We’re in this together, is what I’m saying, and the divisiveness of team-based politics never, ever lets us be together. And y’know what else I see? That national divisiveness has for quite a long time indeed been built on actual policies that leave us out of the picture, together. All of us. I’m saying we all get a raw deal in Northwestern PA, have for a long time. Yet the national politics, and the ideology that has trickled down to our state representation and even to our local councils and boards, does the same thing. It spins the same old treacle that wants us to suffer, literally and figuratively. Our economic difficulty, well that’s not exactly a mistake or a flaw in the system.
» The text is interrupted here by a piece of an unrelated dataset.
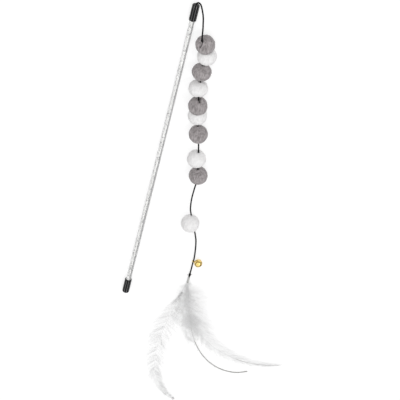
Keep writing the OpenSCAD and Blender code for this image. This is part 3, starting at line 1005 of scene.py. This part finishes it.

It is the system, the one that repetition of the same old same old politics ensures will never change.

Together, we can bust that system. Together, we can ignore the self-sabotage of the team-based ethos and, instead, recognize that what we love about our home is also what we love about each other is also what we can love about the different relationship we can have to our schools, our health, and our environment. We don’t have to accept the same old sermons of scarcity, the limited-horizon views of what jobs we can have, the fatalistic economics of how-will-we-pay-for-it, the small-minded cracks our elected officials make at neighbors who suffer because they lost work, or because they’ve been felled by addiction, or because they want to pursue education that edifies the mind and soul instead of serves the corporate machine that wants, always, to tell us who we can be and what we should dream. Yeah, we can bust that.

It starts locally, is what I’m saying. It starts now, in our 2019 elections, has started already in the minds of the candidates out there who are already dreaming differently about our neck of the woods. And it stays local into 2020, when we get to make choices about who represents us in Harrisburg (how about me!?) and in Washington. Let’s keep it local, promise each other that we’re more interested in our community than in whatever party line gets spun out as a way to keep the corporate state empowered and the people not so much. We can change that conversation, and we can thrive together.